The University of Arizona Alumnus / Fall 2008
Mission to Mars
The UA is the first public university to lead a NASA mission to Marsby Ford Burkhart
After a lonely 10-month flight, NASA’s three-legged platform, barely bigger than a picnic table, amazed millions all around the Earth with its picture-perfect landing.
When the Phoenix Mars Lander’s parachute floated down on May 25, we Earthlings caught our breath. When its legs touched dirt safely, we whooped, in many languages. When it sent back dandy pictures, the world whispered, “Oh, my.” And later when its eight-foot arm started clawing at the ice, at the command of The University of Arizona’s science team, it stirred Earthbound curiosity about life itself. Who was doing this science out there on the edge of everything? It was us.
We flew too, in a way, for 420 million miles, at up to 16,000 miles an hour. Our hearts stopped as the Phoenix Mars Lander put its brave heat shield forward and flamed toward the rocks of a place called, yes, Green Valley.
A few hundred Earthlings stood breathless on the UA Mall that Sunday afternoon as a television voice said, “Two thousand meters.” Then, 1,000, 50, 20. Its 12 rockets flamed to soften the landing. Heads looked up at the campus palm trees and over at the Optical Sciences Building. It could be happening right here! Silence. Then applause and shouts echoing down toward Old Main. We all had landed, too. And hardly a country in the world could ignore it. A French newspaper, Liberation, may have said it best with a dispatch that started:
“Bleep, bleep … Hi, Earthlings, I’ve arrived well. Right on time, a little before 1 o’clock (in Paris) yesterday morning. And right on the spot, about 68 degrees north, at Green Valley (between us, the name is poorly chosen for this barren red nook sprinkled with frost).”
Every corner of the blue planet saw the red planet with new eyes at around 4:45 p.m., UA campus time, on May 25, a date for the history books as well as the headline writers.
The HiRISE camera, developed at the UA Lunar and Planetary Lab, recorded the Phoenix landing from an orbiter 200 miles away, drawing wide praise. That stunning photo can be viewed at hirise.lpl.arizona.edu/.
The New York Times linked to the whole history of the mission in a stunning package called “A Space Traveler, Resurrected.” The link is www.nytimes.com/slideshow/2008/05/19/science/052008-Mars_index.html.

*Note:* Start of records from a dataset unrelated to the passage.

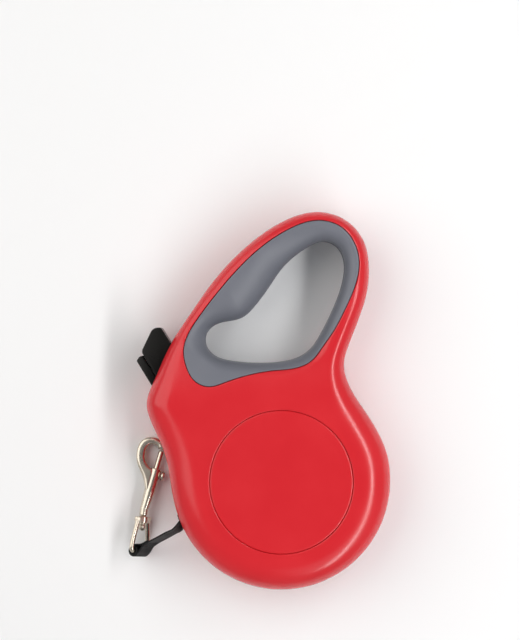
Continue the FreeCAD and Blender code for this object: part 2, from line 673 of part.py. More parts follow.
tube = tube_rod(17.0, 28.0, size("tube_rad"))
tube = tube.fuse(Part.makeCone(1.9, size("tube_rad"), 8.5, tube_from + tube_way * 8.5, tube_way))
hook = hook.fuse(tube)
hook = hook.fuse(rod(Vector(0, 5.4, 0), Vector(0, 9.8, 0), 1.9))
hook = hook.fuse(rod(Vector(0, 0, 0), Vector(0, 6.0, 0), 1.2))
hook = hook.fuse(Part.makeSphere(1.7))
hook = hook.cut(tube_rod(15.0, 31.4, size("bolt_bore")))
window = Part.makeBox(4.0, 8.3, 1.9, Vector(0, 18.3, -0.95))
window.Placement = framed(tube_from, tube_out, tube_way)
hook = hook.cut(window)
feature("hook_body", hook.removeSplitter(), hook_place)

bolt = rod(Vector(0, 24.3, 0), Vector(0, 36.6, 0), size("bolt_rad"))
bolt = bolt.fuse(rod(Vector(0, 25.5, 0), Vector(3.4, 25.5, 0), 0.75))
knob = rod(Vector(3.0, 25.5, 0), Vector(4.6, 25.5, 0), 2.2)
feature("hook_bolt", bolt.fuse(knob).removeSplitter(), tube_place)
bolt_spring = coil(1.05, 0.18, 8.4, 9)
feature("bolt_spring", bolt_spring,
        tube_place.multiply(Placement(Vector(0, 15.4, 0),
                                      Rotation(Vector(0, 0, 1), Vector(0, 1, 0)))))

# ---------------------------------------------------------------- checks, then one file each
doc.recompute()
bad = [o.Name for o in doc.Objects if "Invalid" in o.State or "Error" in o.State]
if bad:
    raise SystemExit("failed objects: %s" % ", ".join(bad))
for obj in nodes:
    if obj.Shape.isNull() or not obj.Shape.isValid() or not obj.Shape.Solids:
        raise SystemExit("bad shape: " + obj.Label)
os.makedirs("parts", exist_ok=True)
for obj in nodes:
    obj.Shape.exportStep("parts/%s.step" % obj.Label)
    box = obj.Shape.BoundBox
    print("%-16s %8.1f mm3 %2d solids" % (obj.Label, obj.Shape.Volume, len(obj.Shape.Solids)),
          "x %.1f %.1f y %.1f %.1f z %.1f %.1f" % (box.XMin, box.XMax, box.YMin, box.YMax,
                                                   box.ZMin, box.ZMax))
print(len(nodes), "pieces")
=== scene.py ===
"""Looks of the retractable leash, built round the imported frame.

Lengths are millimetres, x, y and z are the frame's own axes, and make() turns them into metres.
"""
import json
import math

import bmesh
import bpy
import numpy as np
from mathutils import Matrix, Vector, geometry


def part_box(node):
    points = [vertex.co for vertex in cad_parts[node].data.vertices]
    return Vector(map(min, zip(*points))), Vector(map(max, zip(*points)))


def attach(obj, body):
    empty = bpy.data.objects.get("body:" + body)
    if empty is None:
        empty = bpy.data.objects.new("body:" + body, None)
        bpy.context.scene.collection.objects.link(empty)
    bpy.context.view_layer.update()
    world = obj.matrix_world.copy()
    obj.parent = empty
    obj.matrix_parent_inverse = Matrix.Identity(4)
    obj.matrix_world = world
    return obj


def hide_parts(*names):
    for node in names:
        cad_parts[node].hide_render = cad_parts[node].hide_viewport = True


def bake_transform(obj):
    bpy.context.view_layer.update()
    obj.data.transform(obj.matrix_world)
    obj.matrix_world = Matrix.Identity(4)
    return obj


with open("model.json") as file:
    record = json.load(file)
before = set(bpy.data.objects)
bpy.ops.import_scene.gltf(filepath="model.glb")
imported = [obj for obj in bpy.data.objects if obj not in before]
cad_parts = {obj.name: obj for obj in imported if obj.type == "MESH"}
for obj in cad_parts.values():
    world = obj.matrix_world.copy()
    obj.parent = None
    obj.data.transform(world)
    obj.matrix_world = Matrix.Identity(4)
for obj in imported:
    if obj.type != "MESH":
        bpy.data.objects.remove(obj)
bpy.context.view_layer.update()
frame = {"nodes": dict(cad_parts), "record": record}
nodes = frame["nodes"]
MM = 0.001
MID = 17.0           # height of the parting plane between the casing's halves
HALF_BODY = 17.0     # half thickness of the casing round the reel
HANDLE_LESS = 4.0    # how much less that is at the handle
LINE = 0.13          # half the width of the gap between casing and grip
WALL = 2.2           # side wall of the casing
SKIN = 2.0           # thickness of the grip
CAP_RAD = 32.2       # radius of the side caps
RECESS_RAD = 32.28   # radius of the recess that a side cap lies in
FRONT_FLOOR = 15.08  # floor of the front recess, whose cap lies half a millimetre deep
BACK_FLOOR = 15.58   # floor of the back recess, whose cap is flush

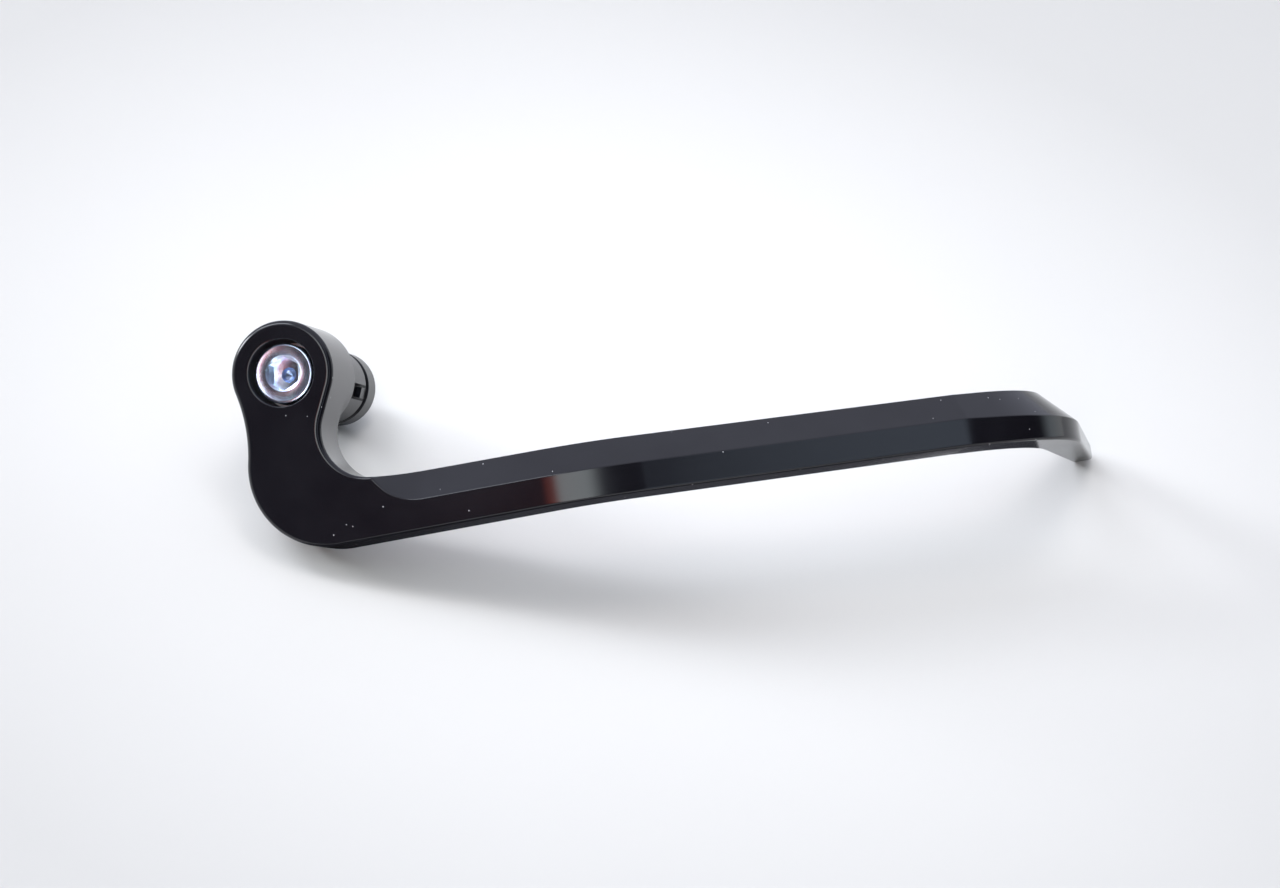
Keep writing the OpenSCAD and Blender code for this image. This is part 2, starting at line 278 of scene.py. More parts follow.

The Times recalled that in 2002 UA senior research scientist Peter Smith, principal investigator of the Mars mission, suggested using the parts from the Mars Surveyor 2001 spacecraft, intended to land near Mars’ equator, for a landing in the far north. “NASA gave the mission, named Phoenix Mars, a green light in 2003,” the Times said.
In London, The Guardian told how the UA science team was opening “the most important part of its mission — collecting samples of soil and ice, and looking for the organic building blocks of life,” using a robotic scoop and motorized rasp to learn if the ice “was once liquid and whether the samples contain traces of organic compounds that could serve as the building-blocks of life.”
Ah, yes, that ice.
Martian ice is a central focus, explained Victor Baker, UA Regents’ professor of hydrology and water resources, planetary sciences, and geosciences, who has studied the evidence for subsurface ice for 30 years. If the robotic scoop finds that microbes could have lived in the ice on early Mars, that would be an astounding discovery. “You probably won’t find bugs living on Mars,” Baker said, “but you’ll see if it was ever possible.”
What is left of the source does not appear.